"We Will Not Sit Idly By" - Here's How China Might Retaliate Against US Tariffs

Posted by Tyler Durden on

As we highlighted last night, China has threatened to respond to President Trump's steel and aluminum tariffs with unspecified actions that Chinese officials said could "seriously hurt the international trade order."

And as Axios warned in a piece published Friday, investors shouldn't interpret their lack of details as a sign of an empty threat: Rather, China actually has far more leverage with which to retaliate against the Trump tariffs than it did when George W Bush briefly imposed tariffs on imported steel in the early aughts. Back then, Bush rescinded the tariffs, it's widely believed, because the European Union threatened targeted sanctions that would hurt swing states like Michigan and Florida - states that Bush needed to carry during his 2004 campaign. Unsurprisingly, the EU is embracing a similar strategy this time around.

But today, China's ability to retaliate now rivals that of the entire European Union - which means this could be the last time the US can "set the agenda" in terms of its relationship with its largest economic rival.

Back in 2002, China produced less than 200 million tons of steel. As of 2016, China could churn out 1 billion tons, forcing Beijing to pare back production or risk a destabilizing glut.


Given President Xi Jinping's decision to abolish term limits, effectively clearing the way for him to serve as dictator for life, the country has the wherewithal and the political will to strike back. Mark Wu, a professor of international trade law at Harvard, said the country needs to do something - if only to save face.

"China has to do something [in response to Trump's tariffs] just to signal its own resolve," Wu said.

However, as Wu said, they likely won't retaliate with the full brunt of their capability, as China would probably be content with watching the Westerners fight it out among themselves.
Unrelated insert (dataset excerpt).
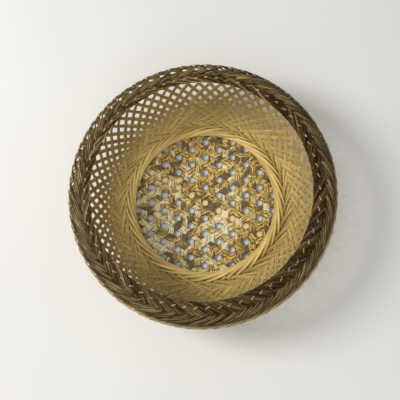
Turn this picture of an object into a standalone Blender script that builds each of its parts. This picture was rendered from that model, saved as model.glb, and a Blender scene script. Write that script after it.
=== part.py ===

Ahead of Thursday's announcement, Zhang Yesui, a top diplomat and former ambassador to the U.S., said:

"China does not want a trade war with the US ... [But] we will not sit idly by and will take necessary measures if the US hurts China’s interests."

Since the earliest days of his campaign, Trump has bashed China, citing the US's massive trade deficit with China as a sign that naive leaders and the "free trade" globalist establishment were allowing the US to be ripped off...all to benefit the coffers of wealthy elites. Meanwhile, in a sign that the US could be softening its stance, the Trump administration has reportedly asked China for a plan to shave $100 billion off the US's trade deficit with the No. 2 economy (also known as China's trade surplus).


As Axios sees it, there are two routes China can take: 1) it could retaliate by acting against US projects in China, denying US companies permits to operate in China, essentially blocking US companies from one of the world's most lucrative growth markets...2) it could engage in tit-for-tat retaliatory tariffs against specific US industries and products - much like the EU has threatened to do.

However, not everybody is convinced that China will follow through with a response beyond mere rhetoric: Nathan Chow, a strategist at DBS Group, wrote in a March 9 report that he doesn't expect the US's steel and aluminum tariffs to spark a "trade war" with China. Steel and aluminum account for only 3% of China’s total exports (though this figure masks the rampant trans-shipping whereby Chinese steel is dumped into other countries to mask its origins) and 0.6% of its GDP. Chow also argued that Chinese steel exports to the US are much smaller than the country's top three steel export destinations: South Korea, Vietnam and the Philippines.


But one key difference between the Bush tariffs and the Trump tariffs is that Trump invoked Section 232 of the Trade Expansion Act - the so-called "national security" justification, which leaves the door open for other WTO members to use a similar argument to justify retaliatory tariffs that COULD escalate into a trade war...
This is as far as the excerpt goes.